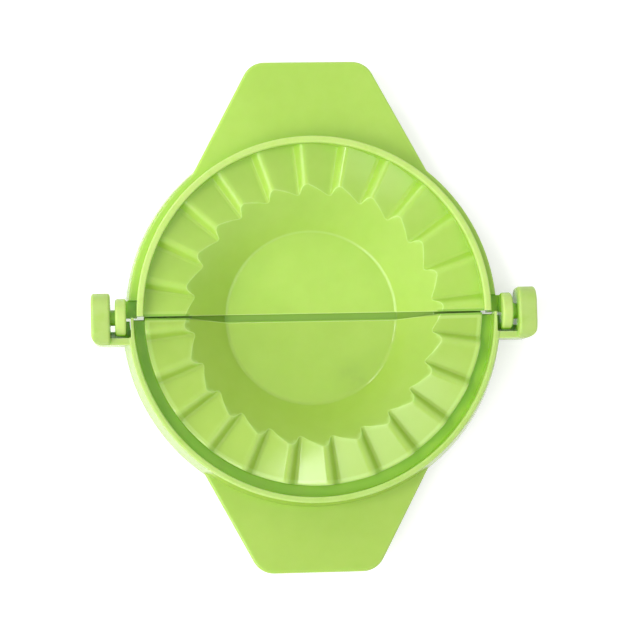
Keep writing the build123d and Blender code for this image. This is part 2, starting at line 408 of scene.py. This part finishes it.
    def colour(self, sheet: NodeSheet, shift: float, reach: object, height: object, tops: object,
               ring: object) -> bpy.types.NodeSocket:
        """Return the colour: clouded pigment, rubbed pale tops, edges partly worn and partly
        painted highlight, painted highlights on crests and round the floor, painted shade in
        crevices and along the seam, smears and specks.

        Args:
            sheet: The material's nodes.
            shift: Moves the patterns, so that the halves differ.
            reach: Radius from the bowl's centre.
            height: Height over the mating plane.
            tops: Mask of the rubbed tops.
            ring: Mask of the pleats.

        Returns:
            The colour.
        """
        broad = sheet.noise(1 / millimetres(self.cloud_size), 3.0, shift=shift)
        clouds = sheet.step(broad, 0.3, 0.7)
        fine = sheet.noise(1 / millimetres(self.mottle_size), 4.0, shift=shift)
        mottle = sheet.step(fine, 0.25, 0.75)
        clouded = sheet.math("MULTIPLY", clouds, self.cloud_share)
        share = sheet.math("MULTIPLY_ADD", mottle, 1.0 - self.cloud_share, clouded)
        colour = sheet.blend(share, self.deep, self.body)
        colour = sheet.blend(sheet.math("MULTIPLY", tops, self.rubbed_share), colour, self.rubbed)
        # Painted highlight: the pleats' crests are lightened towards the pale edge colour, standing
        # in for light on their rounded tops.
        crest_highlights = sheet.math("MULTIPLY", sheet.outside_corners(self.crest_highlight_width), ring)
        shown = sheet.math("MULTIPLY", crest_highlights, self.crest_highlight_share)
        colour = sheet.blend(shown, colour, self.edge_wear_and_highlight)
        # Partly real edge wear and partly painted highlight: outside corners are lightened, more on
        # the pleats, where the pale lines stand in for glints on their edges.
        edges = sheet.outside_corners(self.edge_width)
        shown = sheet.math("MULTIPLY_ADD", ring, self.pleat_edge_highlight_share, self.edge_wear_and_highlight_share)
        colour = sheet.blend(sheet.math("MULTIPLY", edges, shown), colour, self.edge_wear_and_highlight)
        # Painted shade: slots, the channel, the pleats' valleys and other crevices take a saturated
        # green that stands in for the light reaching their shade through the plastic; less of it on
        # the ridge half's pleats.
        crevice_shade_mask = sheet.step(sheet.closeness(self.crevice_shade_width, inside=False), 0.25, 0.65)
        shown = sheet.math("MULTIPLY_ADD", ring, -self.pleat_crevice_shade_relief, self.crevice_shade_share)
        colour = sheet.blend(sheet.math("MULTIPLY", crevice_shade_mask, shown), colour, self.crevice_shade)
        # Painted highlight: a pale line round the floor's edge, on the ridge half only.
        colour = sheet.blend(self.painted_floor_highlight(sheet, reach, height), colour, self.edge_wear_and_highlight)
        # Painted shade: the lip deep in the seam between the halves is darkened, on the groove half
        # only.
        seam_shade = sheet.math("MULTIPLY", self.seam(sheet, height), self.seam_shade_share)
        colour = sheet.blend(seam_shade, colour, self.dirt_and_seam_shade)
        # Painted shade: the pleats' tops next to the seam are darkened, so that the seam's shadow
        # reads wider.
        colour = sheet.blend(self.painted_seam_edge_shade(sheet, ring), colour, self.seam_edge_shade)
        for smudge in self.smudges:
            colour = sheet.blend(smudge.mask(sheet, mottle), colour, self.dirt_and_seam_shade)
        return sheet.blend(self.specks(sheet, shift), colour, self.speck)

    def painted_floor_highlight(self, sheet: NodeSheet, reach: object, height: object) -> bpy.types.NodeSocket:
        """Return the mask of the painted highlight, a pale line round the bowl's floor."""
        half = millimetres(self.floor_highlight_width) / 2
        middle = millimetres(self.floor_radius)
        line = sheet.band(reach, middle - half, middle + half, half)
        foot = millimetres(self.floor_height - self.floor_highlight_fade)
        low = sheet.step(height, millimetres(self.floor_height), foot)
        return sheet.math("MULTIPLY", sheet.math("MULTIPLY", line, low), self.floor_highlight_share)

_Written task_
Only the lines from the opening of the material through the line with "ring: Mask of the pleats." should be echoed, exactly as written.

_Written reply_
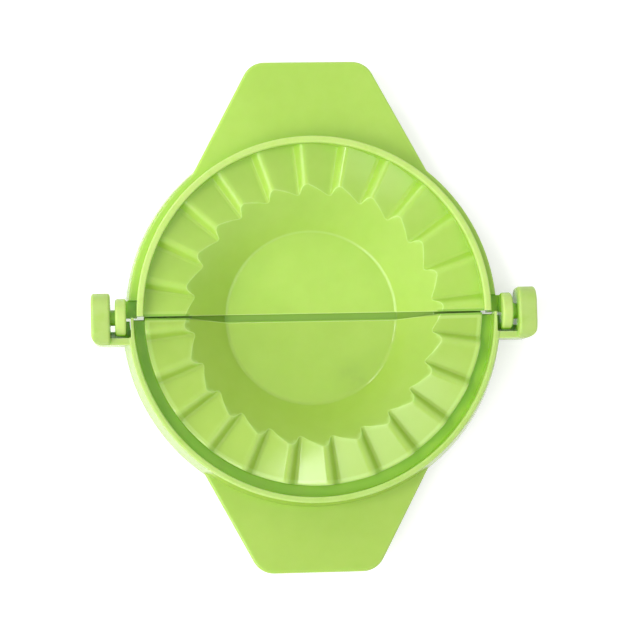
Keep writing the build123d and Blender code for this image. This is part 2, starting at line 408 of scene.py. This part finishes it.
    def colour(self, sheet: NodeSheet, shift: float, reach: object, height: object, tops: object,
               ring: object) -> bpy.types.NodeSocket:
        """Return the colour: clouded pigment, rubbed pale tops, edges partly worn and partly
        painted highlight, painted highlights on crests and round the floor, painted shade in
        crevices and along the seam, smears and specks.

        Args:
            sheet: The material's nodes.
            shift: Moves the patterns, so that the halves differ.
            reach: Radius from the bowl's centre.
            height: Height over the mating plane.
            tops: Mask of the rubbed tops.
            ring: Mask of the pleats.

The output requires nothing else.